Intracellulair blaasje, onderdeel van een grote verzameling soortgelijke blaasjes, die enzymen bevatten waarmee eiwitten en andere organische moleculen afgebroken kunnen worden
Lysosomen zijn blaasjes (vesiculae) die zich afgesnoerd hebben van het Golgi-apparaat, dat weer onderdeel is van het uitgebreide netwerk van intracellulaire membranen zoals het endoplasmatisch reticulum. Lyososomen werken samen met andere intracellulaire blaasjes, fagosomen, die ontstaan bij fagocytose. Het lysosoom bevat hydrolytische enzymen en heeft een lage pH. Als het versmelt met een fagosoom worden de enzymen daarin uitgestort waardoor de inhoud wordt verteerd.

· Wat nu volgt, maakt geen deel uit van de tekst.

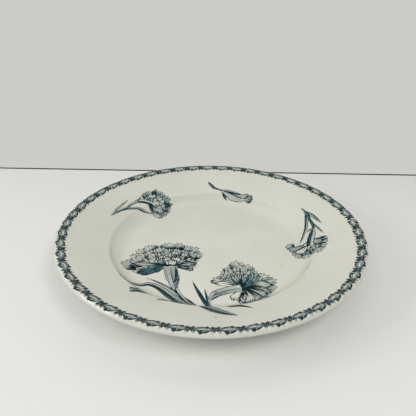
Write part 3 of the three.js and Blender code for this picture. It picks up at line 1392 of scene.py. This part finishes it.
CENTRE_SPRAY = Spray(
    "centre_spray",
    "centre_spray_print",
    11,
    (
        # The broad leaf, the thin leaf, the small bud and the twigs.
        Leaf(((-65, -49), (-58, -53.5), (-50, -53), (-45, -51), (-40, -52.5), (-35, -56),
            (-30, -61), (-25, -66), (-20, -71.5), (-14, -77.5)),
            (0.6, 2.6, 3.2, 4.4, 6.4, 6.8, 4.6), (0.85, 0.5, 0.4, 0.5, 0.75),
            (0.95, 0.85, 0.7, 0.6, 0.8), 0.6, 0.35),
        Leaf(((-55, -66), (-50, -66.5), (-45, -68.5), (-38, -70.8), (-30, -72.4), (-21, -72)),
            (3.2, 4.6, 0.7, 0.9, 1.5, 1.3), (0.8, 0.2, 0.5), (0.3, 0.8, 0.6), 0.5, 0),
        Leaf(((-54, -71), (-50.5, -69), (-46, -68.4)), (1.6, 2.2, 0.8), (0.8,), (0.8,), 0.5, 0.3),
        Leaf(((-35, -77), (-29, -76.4), (-22, -76.8), (-14, -78.5)), (1.2, 1.5, 0.8, 0.8),
            (0.7, 0.4), (0.6,)),
        Leaf(((-47, -44.3), (-41, -47), (-33, -52), (-27, -56.5), (-23, -61)),
            (0.4, 1.0, 1.3, 1.9, 1.6), (0.4, 0.7), (0.7,), 0.32, 0),
        # The spike leaves and the leaf at the lower right.
        Leaf(((-13, -47), (-10, -55), (-7, -62), (-3.8, -69.5), (-1, -77), (1, -84)),
            (0.4, 1.5, 2.4, 2.5, 2.2, 1.6), (0.9, 0.9), (0.7, 0.9), 0.5, 0),
        Leaf(((-4, -56), (-2.8, -62), (-1.6, -68), (-0.5, -74), (1, -82)), (0.4, 1.3, 2.0, 2.4, 2),
            (0.5,), (0.8,)),
        Leaf(((3, -80.4), (9, -80.4), (15, -81.3), (19, -81.2), (23, -83), (27.5, -86)),
            (0.5, 0.9, 2.9, 2.9, 1.8, 0.5), (0.9, 0.9, 0.8), (0.6, 0.9), 0.5, 0),
        # The right carnation's calyx and bloom.
        Bloom(
            (22, -53),
            ((-95, 21), (-78, 22.6), (-60, 22), (-42, 23.5), (-28, 22), (-8, 24.6), (8, 26.6),
             (22, 28), (35, 25.5), (48, 24), (62, 26.5), (78, 29.5), (93, 31), (106, 29),
             (118, 25.5), (133, 22.5), (150, 23), (160, 23)),
            (
                PetalRow(1.0, 0.70, 17, 3, 0.25, 1, 1.1, 0.8, 0.0, 1.0, 0.15),
                PetalRow(0.82, 0.60, 13, 3, 0.3, 1, 1.2, 0.9, 0.02, 0.98, 0.2),
                PetalRow(0.62, 0.50, 10, 3, 0.4, 1, 1.2, 1.0, 0.06, 0.96, 0.3),
                PetalRow(0.42, 0.2, 7, 3, 0.5, 1, 1.2, 1.1, 0.1, 0.95, 0.4),
            ),
            behind=(
                Petal((22, -55), (15.5, -67), 8.0, 0.6, 4, 1.6, streaks=2, weight=0.5),
                Petal((20, -52), (0.0, -46.5), 7.0, -1.5, 4, 2.0, tone=0.15, streaks=3, weight=0.6),
            ),
            front=(
                Petal((23, -52), (33, -39), 10, -1.5, 4, 2.2, tone=0.75, streaks=2, shade=0.9,
                    fringe=0.4),
                Petal((22, -52), (19.5, -37.5), 8.5, 1.0, 4, 2.0, tone=0.5, streaks=1, shade=-0.9,
                    fringe=0.5),
                Petal((22, -53), (10, -43), 7.5, 1.2, 4, 1.8, tone=0.4, streaks=1, shade=0.7,
                    fringe=0.5),
                Petal((22, -53), (3.5, -48.5), 5.5, -0.6, 3, 1.6, streaks=2, weight=0.7),
                Petal((23, -53), (44, -50), 8, 1.8, 4, 2.2, tone=0.2, streaks=3, weight=1.2,
                    shade=0.6),
                Petal((23, -54), (43, -59), 7, 2.6, 4, 2.4, tone=0.2, streaks=4, weight=1.1,
                    shade=0.9),
                Petal((23, -54), (39, -65), 7, 3.2, 4, 2.4, tone=0.3, streaks=4, weight=1.1,
                    shade=0.9),
                Petal((23, -54), (33, -70), 7, 3.2, 4, 2.2, tone=0.15, streaks=4, weight=1.1,
                    shade=0.9),
                Petal((23, -54), (26, -72), 6.5, 3.0, 4, 2.0, tone=0.1, streaks=3, weight=1.0,
                    shade=0.6),
                Petal((22, -53.5), (30, -45), 6, -1.0, 3, 1.5, tone=0.9, streaks=2, weight=1.2),
            ),
        ),
        Leaf(((-0.5, -68), (3, -61.5), (9, -58), (15, -55.6), (22, -54)), (2.2, 6.2, 6.8, 7.2, 7.6),
            (0.15, 0.35, 0.15), (0.6, 0.75, 0.5, 0.45), 0.5, 0.45, 0.8),
        Leaf(((-1, -68.5), (1, -64), (4.5, -57.5), (5.2, -55)), (1.4, 1.6, 1.4, 0.5), (0.3,),
            (0.5,), 0.36, 0),
        Leaf(((0, -67), (4, -63.4), (9, -61)), (1.6, 2.6, 0.5), (0.3,), (0.9,), 0.4, 0),
        # The left carnation's skirt, bloom and calyx.
        Bloom(
            (-31, -28),
            ((-22, 16), (-3, 18.5), (11, 21.5), (26, 26), (36, 30), (49, 32), (72, 30), (96, 30.5),
             (110, 30.5), (136, 33.5), (147, 35.5), (165, 38), (176, 37.5), (190, 32), (200, 28)),
            (
                PetalRow(1.0, 0.78, 14, 4, 0.25, 0, 1.2, 0.8, 0.0, 1.0, 0.2),
                PetalRow(0.83, 0.74, 12, 4, 0.25, 0, 1.2, 0.9, 0.0, 1.0, 0.25),
                PetalRow(0.66, 0.70, 10, 4, 0.2, 0, 1.2, 0.9, 0.02, 0.98, 0.25),
                PetalRow(0.50, 0.60, 8, 4, 0.2, 0, 1.2, 0.9, 0.04, 0.96, 0.25),
                PetalRow(0.36, 0.45, 5, 4, 0.1, 1, 1.2, 0.8, 0.06, 0.94, 0.3),
            ),
            behind=(
                Petal((-34, -29), (-60, -32), 6, -1.0, 4, 1.3, tone=0.1, streaks=3, shade=0.5),
                Petal((-28, -29), (-13, -33.5), 6, 1.2, 4, 1.3, tone=0.1, streaks=3, shade=0.5),
            ),
            front=(
                Petal((-32, -29), (-40, -19.5), 7.5, 0.8, 4, 2.0, tone=0.2, streaks=1, shade=0.7,
                    fringe=0.6),
                Petal((-29, -29), (-20, -19.5), 7.5, -0.8, 4, 2.0, tone=0.2, streaks=1, shade=-0.7,
                    fringe=0.6),
                Petal((-31, -29), (-34.5, -16.5), 7, 1.0, 4, 2.0, streaks=1, shade=0.8, fringe=0.5),
                Petal((-30, -29), (-25.5, -16.5), 7, -1.0, 4, 2.0, streaks=1, shade=-0.8,
                    fringe=0.5),
                Petal((-30.5, -29), (-30, -20.5), 9.5, 0.4, 5, 1.6, streaks=1, weight=0.5,
                    narrow=0.5, fringe=0.25),
                Petal((-31, -29.5), (-60, -26.5), 6, -0.8, 5, 2.2, tone=0.3, streaks=3, weight=1.3,
                    shade=0.9),
                Petal((-30, -29.5), (-11, -25.5), 5.5, 0.8, 4, 2.2, tone=0.4, streaks=3, weight=1.3,
                    shade=-0.9),
                Petal((-35, -28.5), (-54, -37.8), 9.0, 1.8, 5, 3.2, narrow=0.3, tone=0.95,
                    streaks=3, edge=0.8),
                Petal((-34, -28.5), (-42, -36), 7, -1.0, 3, 2.4, narrow=0.4, tone=0.95, streaks=2,
                    edge=0.8),
            ),
        ),
        Leaf(((-30.5, -29), (-29.6, -36), (-28.2, -43), (-26.5, -50), (-24, -57)),
            (10.5, 8.6, 7.4, 6.0, 3.2), (0.55, 0.45, 0.55, 0.75), (0.5, 0.4, 0.2, 0.6), 0.6, 0.5,
            0.8),
        Leaf(((-35.5, -31), (-33.5, -38), (-32, -44), (-29, -49.5)), (0.9, 1.4, 1.6, 0.6), (0.25,),
            (0.6,), 0.36, 0),
        Leaf(((-26.6, -30), (-25.4, -38), (-25.3, -45), (-26.6, -51)), (1.6, 2.2, 1.8, 0.5), (0.9,),
            (0.9,), 0.5, 0),
        Leaf(((-23.5, -38.5), (-23.2, -45), (-24, -52), (-24, -57)), (0.4, 1.0, 1.6, 2.0), (0.6,),
            (0.9,), 0.36, 0),
        # The stems, down to the root of the spray.
        Leaf(((-20, -63), (-17, -66.5), (-14, -69.5), (-9, -77), (-3, -82)),
            (0.5, 2.0, 3.0, 2.8, 1.2), (0.6, 0.9), (0.9,), 0.45, 0),
        Leaf(((-24.3, -56), (-22.5, -60), (-20, -64), (-16, -69.5), (-11, -75), (-6, -80),
            (0, -85.5), (6, -90)), (3.4, 2.8, 2.0, 2.2, 2.6, 3.2, 3.2, 1.5), (0.25, 0.2, 0.5, 0.7),
            (0.8, 0.9), 0.45, 0),
        Speck((3.5, -99.0), 0.9),
        Speck((54.0, -27.0), 0.9),
        Speck((-38.0, 21.0), 0.45),
        Speck((21.0, 12.0), 0.4),
        Speck((-8.0, 37.0), 0.45),
        Speck((47.0, 36.5), 0.6),
        Speck((-97.0, -38.0), 0.5),
        Speck((62.0, -80.0), 0.5),
        Leaf(((-10, -77.5), (-3, -82.5), (4, -88), (10, -92.3), (17, -96)),
            (1.2, 5.2, 7.0, 4.8, 0.5), (0.55, 0.5, 0.55, 0.7), (0.85, 0.6, 0.75, 0.9), 0.55, 0.4),
    ),
)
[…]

Dit is de meest eenvoudige manier van voedselverwerking die door veel ongewervelde dieren in de darm wordt toegepast. Als er nog een restant overblijft wordt dat verwijderd doordat het blaasje met de celmembraan fuseert (exocytose).
Lysosomen nemen ook DNA-fragmenten en andere cellulaire restanten op als onderdeel van de apoptose en vormen dan een “apoptotisch lichaampje”, dat opgeruimd wordt door macrofagen van het immuunsysteem. Tenslotte accumuleren lysosomen ook eigen moleculen die opgeruimd moeten worden, o.a. metallothioneïne beladen met metalen. In het lysosoom ontstaat in dat geval dan een minerale concretie of granulum.

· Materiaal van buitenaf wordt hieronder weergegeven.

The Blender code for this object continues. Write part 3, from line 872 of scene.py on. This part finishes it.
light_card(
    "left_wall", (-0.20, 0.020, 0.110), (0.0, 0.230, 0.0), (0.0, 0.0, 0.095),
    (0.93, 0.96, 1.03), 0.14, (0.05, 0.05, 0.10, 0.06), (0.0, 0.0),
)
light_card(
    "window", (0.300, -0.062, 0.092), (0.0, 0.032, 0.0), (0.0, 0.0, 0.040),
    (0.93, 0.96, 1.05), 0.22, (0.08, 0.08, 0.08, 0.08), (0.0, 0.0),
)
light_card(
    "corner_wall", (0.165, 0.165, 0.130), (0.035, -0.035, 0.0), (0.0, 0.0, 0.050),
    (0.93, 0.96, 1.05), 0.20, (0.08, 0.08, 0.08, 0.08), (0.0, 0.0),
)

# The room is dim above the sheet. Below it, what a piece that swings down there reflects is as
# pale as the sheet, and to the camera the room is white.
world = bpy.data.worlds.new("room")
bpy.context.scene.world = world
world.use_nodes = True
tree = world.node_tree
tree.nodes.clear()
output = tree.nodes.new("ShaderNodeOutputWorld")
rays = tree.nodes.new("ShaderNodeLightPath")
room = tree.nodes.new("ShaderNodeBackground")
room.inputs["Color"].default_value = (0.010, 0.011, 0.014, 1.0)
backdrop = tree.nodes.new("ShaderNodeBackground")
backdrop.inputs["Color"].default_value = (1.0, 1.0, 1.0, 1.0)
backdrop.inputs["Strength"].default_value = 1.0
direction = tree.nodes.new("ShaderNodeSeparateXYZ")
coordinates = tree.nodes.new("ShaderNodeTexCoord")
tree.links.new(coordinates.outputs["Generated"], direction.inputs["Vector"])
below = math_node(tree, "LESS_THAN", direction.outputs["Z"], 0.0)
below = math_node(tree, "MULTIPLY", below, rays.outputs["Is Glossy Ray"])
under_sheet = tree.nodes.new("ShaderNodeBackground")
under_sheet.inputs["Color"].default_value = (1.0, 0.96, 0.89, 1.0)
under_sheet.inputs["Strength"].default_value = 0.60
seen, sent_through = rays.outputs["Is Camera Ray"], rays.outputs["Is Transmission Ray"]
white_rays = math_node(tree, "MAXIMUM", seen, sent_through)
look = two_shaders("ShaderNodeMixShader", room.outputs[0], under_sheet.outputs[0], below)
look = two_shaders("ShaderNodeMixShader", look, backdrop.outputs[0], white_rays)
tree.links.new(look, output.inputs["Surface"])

Omdat lysosomen zich in de cel bewegen en gebruik maken van het cytoskelet staat hun activiteit ook bekend als cellulair “verkeer” (“trafficking”).
Het lysosomale systeem is een typische verworvenheid van de Eukaryota. Bij de eukaryotisering ging de starre prokaryotische celwand verloren, waardoor de celmembraan flexibel werd en naar binnen kon plooien, onder vorming van blaasjes en intracellulaire membraan-omhulde compartimenten. Maar de basismachinerie die nodig is voor de vorming van vesiculae wordt ook aangetroffen in metagenomen van Asgard-Archaea. De vorming van intracellulaire membraansystemen liep waarschijnlijk vooruit op de opname van de endosymbiontische voorouder van het mitochondrion.